Recent data shows Australia now has a one million Indian-born community.
For perspective – this growth lifts India above England as Australia’s top overseas country of birth for the first time.
It gets bigger.
There are over 35 million “overseas Indians” living across more than 200 countries according to the Indian government.
Now, through a global movement called “Indiaspora”, Australian Indians can be super connected around the world with these fellow Indian migrants.
No other migration group globally has these numbers and this reach.
A report released in March by Indiaspora found the number of overseas Indians has tripled since 1990.
But the story is not just the number of people.

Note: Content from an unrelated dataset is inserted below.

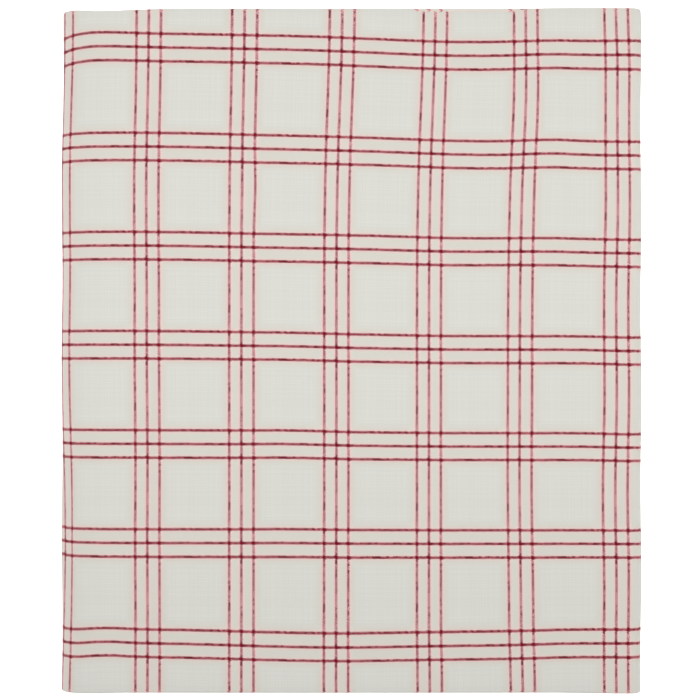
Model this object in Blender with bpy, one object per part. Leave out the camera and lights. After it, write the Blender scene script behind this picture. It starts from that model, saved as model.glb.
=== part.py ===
"""A checked cotton tablecloth, folded away: in half twice across its width, then in half three times along
its length. The four plies of the folded strip lie pressed together as one layer, and the strip runs back and
forth through the eight layers of the pack.

Metres, +Z up. The pack lies on z = 0, with its width along X and its length along Y, centred on the origin.
"""

import math
from collections import namedtuple

import bmesh
import bpy

PACK_WIDTH = 0.3023
PACK_LENGTH = 0.3543
LAYER_THICKNESS = 0.0026  # four plies of cloth with the air between them
LAYER_GAP = 0.0006
LAYER_PITCH = LAYER_THICKNESS + LAYER_GAP

# The strip's eight panels, from the end that lies lowest. Level 0 is the bottom layer and level 7 the top.
# The trims are how far a panel's two long edges stay inside the pack's foot (-Y) and head (+Y).
Panel = namedtuple("Panel", "level foot_trim head_trim")
PANELS = (
    Panel(level=0, foot_trim=0.0004, head_trim=0.0018),
    Panel(level=7, foot_trim=0.0000, head_trim=0.0014),
    Panel(level=4, foot_trim=0.0012, head_trim=0.0012),
    Panel(level=3, foot_trim=0.0007, head_trim=0.0016),
    Panel(level=2, foot_trim=0.0014, head_trim=0.0006),
    Panel(level=5, foot_trim=0.0005, head_trim=0.0014),
    Panel(level=6, foot_trim=0.0011, head_trim=0.0000),
    Panel(level=1, foot_trim=0.0003, head_trim=0.0013),
)

# The fold after each panel. The inset is how far its outer face stays inside the pack's side. The two noses
# are how far its middle surface bulges past the flat of the panel before it and of the panel after it. The
# squareness is 2 for an elliptic bend, and more for one pressed flat with a crisp edge above and below.
Fold = namedtuple("Fold", "side inset nose_before nose_after squareness segments")
LEFT, RIGHT = -1, 1
FOLDS = (
    Fold(side=LEFT, inset=0.0000, nose_before=0.0120, nose_after=0.0280, squareness=2, segments=20),
    Fold(side=RIGHT, inset=0.0000, nose_before=0.0040, nose_after=0.0040, squareness=4, segments=12),
    Fold(side=LEFT, inset=0.0215, nose_before=0.0016, nose_after=0.0016, squareness=2, segments=8),
    Fold(side=RIGHT, inset=0.0014, nose_before=0.0016, nose_after=0.0016, squareness=2, segments=8),
    Fold(side=LEFT, inset=0.0092, nose_before=0.0045, nose_after=0.0180, squareness=2, segments=14),
    Fold(side=RIGHT, inset=0.0038, nose_before=0.0016, nose_after=0.0016, squareness=2, segments=8),
    Fold(side=LEFT, inset=0.0042, nose_before=0.0240, nose_after=0.0085, squareness=2, segments=16),
)
FIRST_HEM_INSET = 0.0030
LAST_HEM_INSET = 0.0010
PANEL_SEGMENTS = 6

# Rounding of the layer's edges at foot and head, and of its two hemmed ends: how far in from the edge, and
# how much of the thickness is reached there.
EdgeStep = namedtuple("EdgeStep", "inward thickness")
EDGE_STEPS = (
    EdgeStep(inward=0.0000, thickness=0.40),
    EdgeStep(inward=0.0003, thickness=0.74),
    EdgeStep(inward=0.0009, thickness=0.94),
    EdgeStep(inward=0.0021, thickness=1.00),
)
MIDDLE_ROWS = 9

# The rounding of the pack's corners as seen from above.
Corner = namedtuple("Corner", "side end radius")
FOOT, HEAD = -1, 1
CORNERS = (
    Corner(side=LEFT, end=FOOT, radius=0.0008),
    Corner(side=RIGHT, end=FOOT, radius=0.0008),
    Corner(side=LEFT, end=HEAD, radius=0.0015),
    Corner(side=RIGHT, end=HEAD, radius=0.0030),
)

# How the soft pack departs from a true block: its corners sink, a slow wave runs over it, and its left side
# draws in towards the head.
CORNER_SAG = 0.0006
WAVE_HEIGHT = 0.0003
WAVE_LENGTH = 0.210
WAVE_SLANT = 0.4
LEFT_TAPER = 0.0009

# Where the layers have slipped along the pack, so that its foot and head edges run a little out or in near
# the corners: how far, and the places in X and Y at which the slip begins and is full.
Slip = namedtuple("Slip", "shift_y start_x full_x start_y full_y")
SLIPS = (
    Slip(shift_y=-0.0020, start_x=-0.115, full_x=-0.152, start_y=-0.110, full_y=-0.150),
    Slip(shift_y=-0.0006, start_x=0.100, full_x=0.148, start_y=-0.110, full_y=-0.170),
    Slip(shift_y=-0.0009, start_x=-0.095, full_x=-0.125, start_y=0.090, full_y=0.177),
    Slip(shift_y=0.0015, start_x=-0.130, full_x=-0.146, start_y=0.090, full_y=0.177),
)

CLOTH_COLOUR = (0.70, 0.69, 0.62, 1.0)
CLOTH_ROUGHNESS = 0.9

# A station of the strip's middle surface: its place in the section, the direction at right angles to it, the
# share of the thickness it keeps, and the panel number it belongs to, running smoothly through the folds.
Station = namedtuple("Station", "x z normal_x normal_z thickness panel")


def clear_scene():
    for scene_object in list(bpy.data.objects):
        bpy.data.objects.remove(scene_object, do_unlink=True)


def ease(value):
    """0 below 0, 1 above 1, and a smooth step between."""
    value = min(max(value, 0.0), 1.0)
    return value * value * (3 - 2 * value)


def layer_height(level):
    """The height of a layer's middle surface."""
    return LAYER_THICKNESS / 2 + level * LAYER_PITCH


def fold_tip(fold):
    """The outermost place that a fold's middle surface reaches."""
    return fold.side * (PACK_WIDTH / 2 - fold.inset - LAYER_THICKNESS / 2)


def hem_stations(tip_x, heading, number):
    """The rounded hemmed end of the strip, which lies at the right, from its tip inwards."""
    z = layer_height(PANELS[number].level)
    return [
        Station(tip_x - step.inward, z, 0.0, heading, step.thickness, number) for step in EDGE_STEPS
    ]


def panel_stations(number, start_x, end_x):
    """The flat stretch of one panel, without its two ends."""
    z = layer_height(PANELS[number].level)
    heading = 1 if end_x > start_x else -1
    stations = []
    for step in range(1, PANEL_SEGMENTS):
        x = start_x + (end_x - start_x) * step / PANEL_SEGMENTS
        stations.append(Station(x, z, 0.0, heading, 1.0, number))
    return stations


def fold_stations(number):
    """The bend that carries the strip from one panel's level to the next one's."""
    fold = FOLDS[number]
    start_z = layer_height(PANELS[number].level)
    end_z = layer_height(PANELS[number + 1].level)
    rise = (end_z - start_z) / 2
    facing = -fold.side * math.copysign(1, rise)
    power = 2 / fold.squareness
    stations = []
    for step in range(fold.segments + 1):
        turn = math.pi * step / fold.segments
        out, up = abs(math.sin(turn)), -math.cos(turn)
        nose = fold.nose_before if up < 0 else fold.nose_after
        slope_x = facing * fold.side * out ** (2 - power) / nose
        slope_z = facing * math.copysign(abs(up) ** (2 - power), up) / rise
        length = math.hypot(slope_x, slope_z)
        stations.append(
            Station(
                x=fold_tip(fold) - fold.side * nose * (1 - out**power),
                z=(start_z + end_z) / 2 + rise * math.copysign(abs(up) ** power, up),
                normal_x=slope_x / length,
                normal_z=slope_z / length,
                thickness=1.0,
                panel=number + step / fold.segments,
            )
        )
    return stations


def strip_stations():
    """The strip's whole way through the pack, from its first hemmed end to its last one."""
    last = len(PANELS) - 1
    first_hem = hem_stations(PACK_WIDTH / 2 - FIRST_HEM_INSET, -1, 0)
    last_hem = hem_stations(PACK_WIDTH / 2 - LAST_HEM_INSET, 1, last)
    starts = [first_hem[-1].x] + [fold_tip(fold) - fold.side * fold.nose_after for fold in FOLDS]
    ends = [fold_tip(fold) - fold.side * fold.nose_before for fold in FOLDS] + [last_hem[-1].x]
    stations = first_hem
    for number in range(len(PANELS)):
        stations += panel_stations(number, starts[number], ends[number])
        if number < last:
            stations += fold_stations(number)
    return stations + last_hem[::-1]


def trimmed(station, name):
    """A trim at this station, passing smoothly from one panel's value to the next one's."""
    before = math.floor(station.panel)
    after = min(before + 1, len(PANELS) - 1)
    share = ease(station.panel - before)
    return getattr(PANELS[before], name) * (1 - share) + getattr(PANELS[after], name) * share


def rows_along(station):
    """The rows of points from foot to head at one station: place along Y and share of the thickness."""
    foot = -PACK_LENGTH / 2 + trimmed(station, "foot_trim")
    head = PACK_LENGTH / 2 - trimmed(station, "head_trim")
    rows = [(foot + step.inward, step.thickness) for step in EDGE_STEPS]
    start, end = rows[-1][0], head - EDGE_STEPS[-1].inward
    for row in range(1, MIDDLE_ROWS + 1):
        rows.append((start + (end - start) * row / (MIDDLE_ROWS + 1), 1.0))
    rows += [(head - step.inward, step.thickness) for step in reversed(EDGE_STEPS)]
    return rows


def rounded(x, y):
    """A point of the sharp-cornered plan, drawn in where it lies in one of the rounded corners."""
    for corner in CORNERS:
        square_x = PACK_WIDTH / 2 - corner.radius
        square_y = PACK_LENGTH / 2 - corner.radius
        across = (corner.side * x - square_x) / corner.radius
        along = (corner.end * y - square_y) / corner.radius
        if across > 0 and along > 0:
            return (
                corner.side * (square_x + corner.radius * across * math.sqrt(1 - along**2 / 2)),
                corner.end * (square_y + corner.radius * along * math.sqrt(1 - across**2 / 2)),
            )
    return x, y


def settled(x, y, z):
    """A point of the true block, moved to where the soft pack has it."""
    height = layer_height(len(PANELS) - 1) + LAYER_THICKNESS / 2
    across, along = 2 * x / PACK_WIDTH, 2 * y / PACK_LENGTH
    sag = CORNER_SAG * across**2 * along**2
    turns = (y + WAVE_SLANT * x) / WAVE_LENGTH
    wave = WAVE_HEIGHT * (1 - math.cos(2 * math.pi * turns)) / 2
    plan_x, plan_y = rounded(x, y)
    for slip in SLIPS:
        share_x = ease((x - slip.start_x) / (slip.full_x - slip.start_x))
        share_y = ease((y - slip.start_y) / (slip.full_y - slip.start_y))
        plan_y += slip.shift_y * share_x * share_y
    return (
        plan_x + LEFT_TAPER * ease(2 * along - 1) * ease(-across),
        plan_y,
        z * (1 - (sag + wave) / height),
    )


def make_tablecloth():
    stations = strip_stations()
    mesh = bmesh.new()
    rings = []
    for row in range(MIDDLE_ROWS + 2 * len(EDGE_STEPS)):
        faces = {1: [], -1: []}
        for station in stations:
            y, thickness = rows_along(station)[row]
            half = LAYER_THICKNESS / 2 * min(thickness, station.thickness)
            for face, points in faces.items():
                x = station.x + face * half * station.normal_x
                z = station.z + face * half * station.normal_z
                points.append(mesh.verts.new(settled(x, y, z)))
        rings.append(faces[1] + faces[-1][::-1])
    count = len(rings[0])
    for near, far in zip(rings, rings[1:]):
        for i in range(count):
            mesh.faces.new((near[i], near[(i + 1) % count], far[(i + 1) % count], far[i]))
    for ring in (rings[0], rings[-1]):
        for i in range(len(stations) - 1):
            mesh.faces.new((ring[i], ring[i + 1], ring[count - 2 - i], ring[count - 1 - i]))
    bmesh.ops.recalc_face_normals(mesh, faces=mesh.faces)
    centre_on_origin(mesh)
    data = bpy.data.meshes.new("tablecloth")
    mesh.to_mesh(data)
    mesh.free()
    data.shade_smooth()
    cloth = bpy.data.objects.new("tablecloth", data)
    bpy.context.scene.collection.objects.link(cloth)
    return cloth


def centre_on_origin(mesh):
    """Stands the pack on z = 0 with the middle of its plan at the origin."""
    xs, ys, zs = zip(*(vertex.co for vertex in mesh.verts))
    shift = (-(min(xs) + max(xs)) / 2, -(min(ys) + max(ys)) / 2, -min(zs))
    bmesh.ops.translate(mesh, vec=shift, verts=mesh.verts)


def cloth_material():
    material = bpy.data.materials.new("woven_cotton")
    material.use_nodes = True
    shader = material.node_tree.nodes["Principled BSDF"]
    shader.inputs["Base Color"].default_value = CLOTH_COLOUR
    shader.inputs["Roughness"].default_value = CLOTH_ROUGHNESS
    shader.inputs["Metallic"].default_value = 0.0
    return material


clear_scene()
tablecloth = make_tablecloth()
tablecloth.data.materials.append(cloth_material())
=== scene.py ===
import math

import bpy
import numpy as np
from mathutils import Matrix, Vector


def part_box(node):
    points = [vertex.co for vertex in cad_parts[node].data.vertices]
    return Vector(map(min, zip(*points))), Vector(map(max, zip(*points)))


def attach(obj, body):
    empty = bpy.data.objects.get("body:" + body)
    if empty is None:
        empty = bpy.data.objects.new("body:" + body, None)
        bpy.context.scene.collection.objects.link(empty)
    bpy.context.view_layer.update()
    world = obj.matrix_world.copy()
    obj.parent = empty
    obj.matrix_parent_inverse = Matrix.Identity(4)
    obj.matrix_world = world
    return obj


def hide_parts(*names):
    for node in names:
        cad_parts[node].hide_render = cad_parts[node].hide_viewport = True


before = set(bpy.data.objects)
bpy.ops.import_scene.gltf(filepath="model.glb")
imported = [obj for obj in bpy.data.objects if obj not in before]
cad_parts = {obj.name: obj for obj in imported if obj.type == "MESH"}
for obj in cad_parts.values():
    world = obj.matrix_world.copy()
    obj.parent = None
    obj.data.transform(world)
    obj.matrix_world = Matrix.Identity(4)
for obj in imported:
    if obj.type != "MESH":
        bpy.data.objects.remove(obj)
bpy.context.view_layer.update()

# ---------------------------------------------------------------------------------------------------------
# The tablecloth: one length of yarn-dyed cotton with a narrow sewn hem, folded in half twice across its
# width and then in half three times along its length, and pressed. It lies flat as a pack of 32 plies.
# ---------------------------------------------------------------------------------------------------------

PACK_WIDTH = 0.3023
PACK_LENGTH = 0.3543
PACK_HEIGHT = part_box("tablecloth")[1][2]
LAYERS = 8
LAYER_PITCH = 0.0032
LAYER_THICKNESS = PACK_HEIGHT - (LAYERS - 1) * LAYER_PITCH
PLIES = 4
PLY_PITCH = 0.00065
PLY_THICKNESS = 0.00045
HEM_THICKNESS = 0.00060
HEM_WIDTH = 0.010

# The panels of the folded strip in their order along the cloth: the layer each lies in, counted from the
# bottom, and how far its edges stay inside the pack's foot (-Y) and head (+Y), in metres.
PANELS = (
    {"level": 0, "foot": 0.0004, "head": 0.0018, "steps": 14},
    {"level": 7, "foot": 0.0000, "head": 0.0006, "steps": 60},
    {"level": 4, "foot": 0.0012, "head": 0.0012, "steps": 12},
    {"level": 3, "foot": 0.0007, "head": 0.0016, "steps": 12},
    {"level": 2, "foot": 0.0014, "head": 0.0006, "steps": 12},
    {"level": 5, "foot": 0.0005, "head": 0.0014, "steps": 12},
    {"level": 6, "foot": 0.0011, "head": 0.0000, "steps": 20},
    {"level": 1, "foot": 0.0003, "head": 0.0013, "steps": 14},
)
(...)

Overseas Indians have enormous financial clout. Indiaspora estimates the diaspora earns a combined US$730 billion ($1,030 billion) a year, not including business income, stock options, and property holdings.
Indian-origin leaders permeate the highest levels of global corporations, especially in the technology sector.
Indiaspora’s Australia country head, Jai Patel, a good friend and leader of Australia-India business and investment, who also leads KPMG’s India Business Practice, speaks enthusiastically about harnessing the knowledge and experience of “leading lights across India’s global diaspora”.
“Australia’s diaspora provides connections not just to India but to the global diaspora in many other parts of the world,” says Patel. “There is a huge opportunity for us to plug into that.”
Exciting for Australia – but it might take time to reach full potential.
Australia’s Indian diaspora is the “new kid on the block” – Indians have a much longer heritage in countries like the US, Britain and Canada.
With this new generation of switched on Indians, I am sure we will get there.
It could change Australia’s connectivity globally.